As Aljazeera's reports note, what touched off the riots was a police shooting of a 69-year-old man. Such incidents were often the trigger for the urban riots in the US of the 1960s, as well.

This BBC video report (sorry, I couldn't see a way to embed it) does a brief and rather cynical analysis of the cause of the riots, a superficial one focusing on immigration, What lies behind Sweden's riots? BBC News 05/24/2013.

And this RT report ('Multiculturalism failing': Violent riots engulf Stockholm suburbs 05/22/2013) also focuses on immigration and "multiculturalism", basically highlighting only the views of the anti-immigrant National Democrats Party, a splitter party that got too few votes in the last election to win representation in the Swedish Parliament, the Riksdag. The anti-immigrant Sweden Democrats won 6% and thereby representation in the Riksdag. The two largest parties, the Social Democrats and the Moderate Party - the latter having a name David Brooks would love - have up until now supported the open immigration and asylum policies.



Sweden has also been affected by the neoliberal plague, as Johan Sennero and Johan Ahlander report for Reuters in Sweden's capital hit by worst riots in years 05/22/2013:

After decades of practicing the "Swedish model" of generous welfare benefits, Sweden has been reducing the role of the state since the 1990s, spurring the fastest growth in inequality of any advanced OECD economy.

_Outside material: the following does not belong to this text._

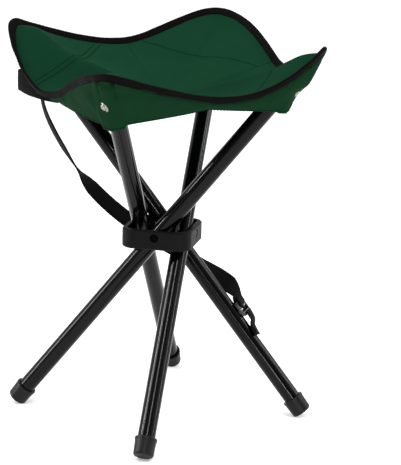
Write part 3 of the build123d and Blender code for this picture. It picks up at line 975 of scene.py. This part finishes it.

While average living standards are still among the highest in Europe, governments have failed to substantially reduce long-term youth unemployment and poverty, which have affected immigrant communities worst.

The left-leaning tabloid Aftonbladet said the riots represented a "gigantic failure" of government policies, which had underpinned the rise of ghettos in the suburbs.

"We have failed to give many of the people in the suburbs a hope for the future," Anna-Margrethe Livh of the opposition Left Party wrote in the daily Svenska Dagbladet.